Paintings by Jill Mulleady and Installation by Patrick Jackson. Made in L.A. 2020: a version. Installation view at The Huntington Library, Art Museum, and Botanical Gardens, San Marino. Photo: Joshua White / JWPictures.com.

Paintings by Jill Mulleady and Installation by Patrick Jackson. Made in L.A. 2020: a version. Installation view at The Huntington Library, Art Museum, and Botanical Gardens, San Marino. Photo: Joshua White / JWPictures.com.

In addition to the study of fact verses fiction, a certain nightmarish, aesthetic of horror appears to be present throughout the show. At first a puzzling one, the theme of horror presents itself in a similar way— is what’s presented before us a nightmare or is it reality—and which is scarier?

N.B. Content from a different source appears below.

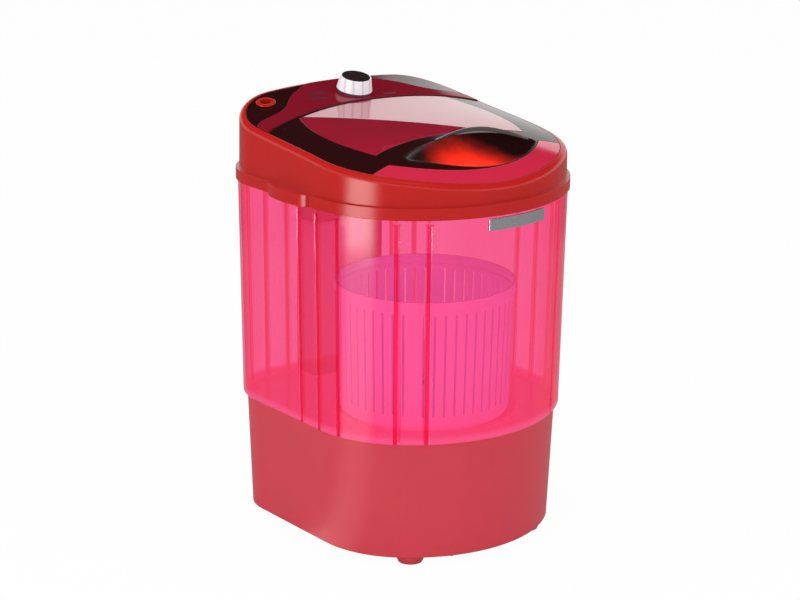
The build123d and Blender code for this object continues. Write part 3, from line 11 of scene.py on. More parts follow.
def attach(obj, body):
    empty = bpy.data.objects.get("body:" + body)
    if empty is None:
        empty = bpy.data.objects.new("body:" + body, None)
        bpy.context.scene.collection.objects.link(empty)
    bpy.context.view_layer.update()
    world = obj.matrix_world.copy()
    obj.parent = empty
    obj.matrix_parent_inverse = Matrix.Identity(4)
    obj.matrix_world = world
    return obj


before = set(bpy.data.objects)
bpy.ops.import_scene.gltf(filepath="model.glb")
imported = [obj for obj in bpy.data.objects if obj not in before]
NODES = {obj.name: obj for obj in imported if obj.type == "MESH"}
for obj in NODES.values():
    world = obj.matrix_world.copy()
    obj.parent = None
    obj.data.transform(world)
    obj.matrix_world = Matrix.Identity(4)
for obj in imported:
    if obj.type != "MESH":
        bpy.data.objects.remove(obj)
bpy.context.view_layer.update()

With an interactive Halloween-style, haunted house by Sabrina Tarasoff, the haunting doubling up of a painting by Fulton Leroy Washington aka “Mr. Wash” exhibited at both museums, and the nature of the show as reminiscent of a certain type of parallel universe with each “mirror” exhibition presenting a full experience at both museums, this theme is an interesting examination of what is fan-fare fiction verses reality. 

Finally, the last part of the name of this exhibition, “a version,” hits this idea home, speaking to questionable nature of storytelling and whether a story can ever really be true, as it presents only a version.